Fundamental Analysis vs. Technical Analysis: What’s the Difference?

When it comes to investing or trading, two popular methods help you make decisions: Fundamental Analysis (FA) and Technical Analysis (TA). Here’s a simple breakdown:

Fundamental Analysis (FA)

Think of FA as understanding why an asset is valuable. It looks at the bigger picture—like the company’s health, the team behind a project, or the demand for a product. For stocks, FA focuses on things like profits, revenue, and competition. In crypto, FA might involve studying the use case, token supply, and adoption.

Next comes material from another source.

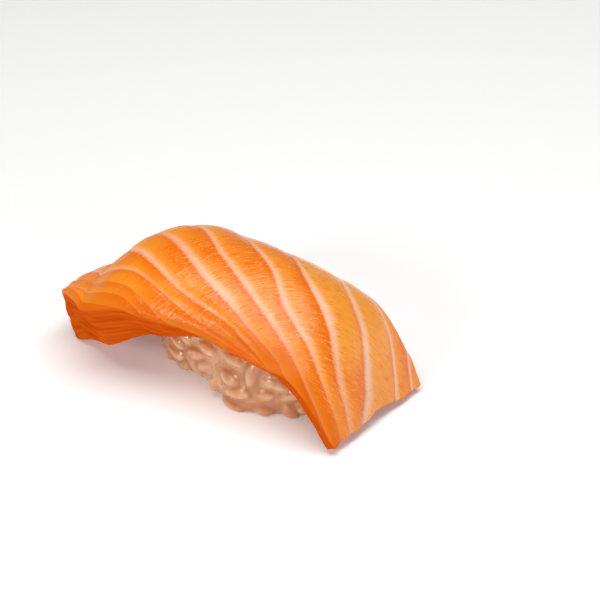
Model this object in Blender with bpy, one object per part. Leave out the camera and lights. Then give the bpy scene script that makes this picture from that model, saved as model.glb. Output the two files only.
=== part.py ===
"""Salmon nigiri: a thick slice of salmon draped over a pressed oblong of rice.

X runs along the slice from its thick end to its thin end, Y runs across it and Z is up. The origin lies
under the middle of the rice, on the surface that the rice stands on. Lengths are in metres.
"""

import math
import random
from collections import namedtuple

import bmesh
import bpy
import numpy as np
from mathutils import Matrix, Vector
from mathutils.bvhtree import BVHTree

MM = 0.001
TINY = 1e-9
SLIVER = 2e-6

# Cross-sections of the slice, from its thick end to its thin end: the share of the length, the place of
# the underside's middle in X, Y and Z, the half widths in front and behind, in millimetres, and how many
# degrees the slice has bent down by at its front and back edges.
Section = namedtuple("Section", "share x y z front back front_bend back_bend")
SECTIONS = (
    Section(0.00, -39.4, -7.5, 1.8, 9.4, 12.9, 1, 64),
    Section(0.11, -31.9, -5.4, 7.4, 14.1, 13.6, 21, 65),
    Section(0.28, -21.3, -3.3, 19.9, 15.2, 14.4, 53, 72),
    Section(0.45, -7.7, -2.5, 23.3, 14.3, 15.4, 66, 84),
    Section(0.62, 7.5, -1.2, 22.5, 16.6, 16.1, 61, 60),
    Section(0.78, 21.4, -1.0, 17.1, 17.6, 16.3, 40, 27),
    Section(0.90, 29.2, -2.8, 8.6, 16.4, 17.6, 17, 10),
    Section(1.00, 33.8, -3.1, 0.3, 16.4, 17.7, 0, 0),
)
SLICE_LENGTH = 92 * MM
THICK_END = 13.5 * MM
THIN_END = 2.0 * MM
THINNING = 1.07

# The front edge is cut at a slant, and square from FRONT_SLANT_END on.
FRONT_SLANT = 0.37
FRONT_SLANT_END = 0.62

# The thick end's cut leans out at its foot, and the thin end's cut bows in and is a little wavy.
THICK_END_LEAN = 6.6 * MM
THIN_END_BOW = 1.5 * MM
THIN_END_WAVE = 0.45 * MM

# The slice's ends hang to just above the surface that the rice stands on, and flatten there.
LOWEST = 0.35 * MM
SETTLE_SOFTNESS = 0.8 * MM

# The flat slice before it is draped: its mean size, the radius of its edges, and how finely it is cut up.
FLAT_SIZE = np.array([SLICE_LENGTH, 32 * MM, 8 * MM])
EDGE_RADIUS = 1.1 * MM
SLICE_CUTS = (42, 18, 3)
TOUCH_GAP = 0.3 * MM

# The pressed rice: a rounded oblong, widest a little above its foot.
RICE_MIDDLE = Vector((1.2 * MM, -1.3 * MM, 6.5 * MM))
RICE_HALF_LENGTH = 26.0 * MM
RICE_HALF_WIDTH = 15.2 * MM
RICE_RISE = 17.2 * MM
RICE_DROP = 11.0 * MM
RICE_PLAN_POWER = 2.3
RICE_SIDE_POWER = 2.6
# Where fingers pushed its front in or out: the place in millimetres, and how far the push reaches and goes.
Push = namedtuple("Push", "x y z reach depth")
RICE_PUSHES = (
    Push(-9.0, -14.5, 2.0, 8.0, 2.6),
    Push(6.0, -16.0, 2.0, 7.0, -2.2),
)
# Its smooth core lies a grain's depth inside that form, and nearly reaches it under the slice.
CORE_DEPTH = 1.8 * MM
CORE_TOP_DEPTH = 0.5 * MM
CORE_SHOULDER = 0.6
CORE_SEGMENTS = 36
CORE_RINGS = 12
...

FA is best for people who want to invest long-term. It helps you decide if an asset is undervalued (a good deal!) or overvalued (too expensive).

Technical Analysis (TA)

TA is about studying how the price of an asset moves. Instead of looking at the company or project itself, TA focuses on price charts, patterns, and trends. It uses tools like moving averages or RSI to predict if the price will go up or down.

TA is ideal for short-term traders who want to time their buying and selling for maximum profit.

Key Difference

• FA asks: “Is this asset worth investing in?”

• TA asks: “When should I buy or sell this asset?”

Both are useful. FA helps with long-term decisions, while TA helps with short-term opportunities. Knowing when to use each can make you a smarter investor!